As a small commercial message... I am a freelance consultant, and I 
travel far and wide to perform contracts.  If you like the work that 
I am presenting in this group of documents, and would like to see a 
resume or at least talk, please feel free to contact me.

I hope that the grammars that I have provided, will lead to many 
successful C++ processing projects.

Jim Roskind
Independent Consultant
516 Latania Palm Drive
Indialantic FL 32903
(407)729-4348
jar@ileaf

rfg@ics.uci.edu (Ronald Guilmette) (03/21/90)

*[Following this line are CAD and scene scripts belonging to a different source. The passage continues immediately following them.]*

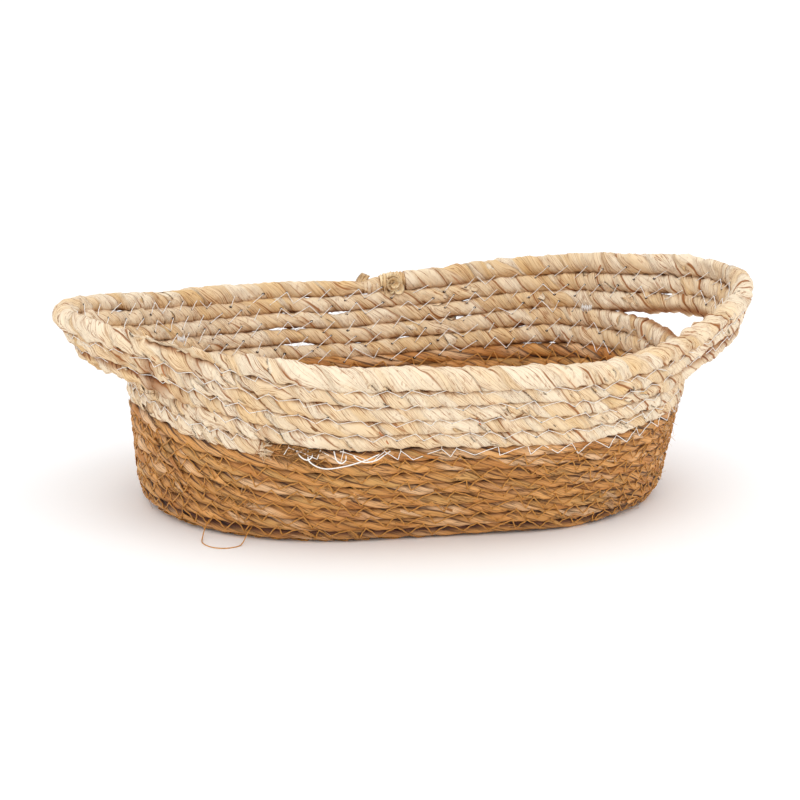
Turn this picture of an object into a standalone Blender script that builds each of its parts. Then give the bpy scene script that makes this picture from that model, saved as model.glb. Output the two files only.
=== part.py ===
"""Oval coiled basket: one winding of rope, sewn row to row, with a handle bow at each end.

The winding starts in the middle of the floor, runs clockwise seen from above and climbs the wall.
Seagrass rope makes the floor and the lower wall, and a thicker rope wrapped in corn husk makes the
five rows above it. At both ends the top three rows bow out past the wall, which leaves a hand hole.
Metres, +Z up, +X to the right end, the basket stands on z = 0.
"""

import math

import bpy
import bmesh
import numpy as np
from mathutils import Vector

# Ropes, each pitch being the distance between the middles of two rows
SEAGRASS_PITCH = 0.0101
HUSK_PITCH = 0.0128
ROW_GAP = 0.0006
RIM_ROPE_DIAMETER = 0.0154
RIM_TAIL_DIAMETER = 0.0045

# Plan of the winding: straight sides between two round ends
CORE_HALF_LENGTH = 0.053
FLOOR_TURNS = 11.5
SEAGRASS_WALL_ROUNDS = 8
WALL_BEND_RADIUS = 0.014
SIDE_FLARE = math.radians(22)
END_FLARE = math.radians(8)

# How far the rim is out of true, growing from nothing at the floor's edge
RIM_END_RISE = 0.0077
RIM_TWIST_RISE = 0.0060
RIM_BACK_RISE = 0.0032
RIM_SHIFT = 0.0070
RIM_NARROWING = 0.0040

# Humps and dips of the rim: middle and half width in steps clockwise from the back's middle
RIM_HUMPS = {
    "back_right": {"middle_step": 2.6, "half_steps": 3.4, "rise": 0.0050},
    "back_middle": {"middle_step": 23.5, "half_steps": 2.6, "rise": -0.0025},
    "front_left": {"middle_step": 15.3, "half_steps": 2.5, "rise": -0.0045},
}

# Rows and steps of the winding
STEPS_PER_TURN = 24
STRAIGHT_STEPS = 1
HUSK_START_STEP = 14.5
HUSK_WALL_ROWS = 2
BAND_ROWS = 3
CLIMB_START_SHARE = 0.85
RIM_TAIL_TURNS = 0.07

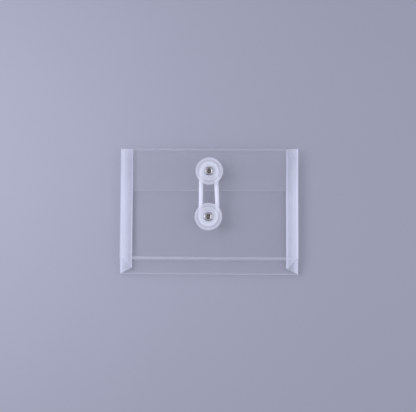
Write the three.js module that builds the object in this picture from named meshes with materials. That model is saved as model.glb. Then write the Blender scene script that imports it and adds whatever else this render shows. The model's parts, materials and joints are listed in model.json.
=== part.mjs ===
// Clear plastic document case with a cord-and-button closure, closed and lying on its back.
// Millimetres. X runs across the case, +Y points to the top fold, +Z is up, and the back
// panel lies on z = 0. The origin is the middle of the case's footprint.
import * as THREE from 'three';

// Case outline.
const CASE_WIDTH = 130;
const CASE_HEIGHT = 92.4;
const FILM = 0.2;
const POCKET_GAP = 5.2; // between the two panels' inner faces
const BOTTOM_GUSSET_DEPTH = 11.7; // score line to bottom fold, seen from the front
const MOUTH_Y = 40.9; // free top edge of the front panel
const FLAP_EDGE_Y = 14.8; // free lower edge of the flap
const FLAP_WIDTH = 111.8;
const FLAP_CORNER_RADIUS = 1.5;
const FLAP_CLEARANCE = 0.8; // front panel's face to the flap, room for the rivet's back
const FOLD_GAP = 0.5; // from a crease's axis to the edge of the film that turns about it

// Side gussets: each is a strip of frosted film, creased once and folded inwards.
const GUSSET_LEAF = 8.6;
const GUSSET_AXIS_INSET = 0.4; // from the case's outer edge
const GUSSET_AXIS_LIFT = 0.25; // off the panel's inner face
const GUSSET_TOP_Y = 45.9;
const GUSSET_INNER_END = 6.6; // how far the strip's inner fold runs on below the score line
const FRONT_LEAF_SHORTFALL = 1.3; // keeps the front leaf's edge off the rear leaf at the fold
const DIAGONAL_SLOPE = 0.95; // side leaf's width per height at its diagonal lower end
const DIAGONAL_START = 0.9;
const CORNER_TOP = 0.9; // the strip's lower end on the bottom gusset, measured from the score line
const CORNER_OUTER_END = 10.2;
const CORNER_INNER_END = 6.9;
const CORNER_WIDTH = 7.9;
const CORNER_FILM = 0.16;
const CORNER_GAP = 0.05;
const SEAM_WIDTH = 0.95;
const SEAM_FILM = 0.16;
const SEAM_GAP = 0.02;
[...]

In article <1432@io.UUCP> jar@io.UUCP (Jim Roskind x5570) writes:
>
>In light of the recent debate on comp.lang.c++ about the
>"impossibility" of generating a YACC grammar for C++ (that doesn't
>also accept every possible string of tokens), providing these
>grammars at this point is especially nice.  Rather than addressing
>each of the ad hoc arguments that such an endeavor is impossible (the
>least convincing of which said effectively: "... heard it was
>impossible, ... something about LALR ...", and the most correct of
>which said: "...it is not possible to create a simple YACC grammar
>for C++.."), I am offering my grammars as my rather complete
>commentary on the topic. (I'll probably get some flaming due to this
>comment, but I had to read all the stuff that was posted, that told
>me what I had done was impossible. ;-) )  My general feeling is that
>it is a shame for opinions to be confused with facts, and for
>impossibility to be confused with difficulty or complexity.

I wish I had said that!

Thanks Jim.


// Ron Guilmette (rfg@ics.uci.edu)
// C++ Entomologist
// Motto:  If it sticks, force it.  If it breaks, it needed replacing anyway.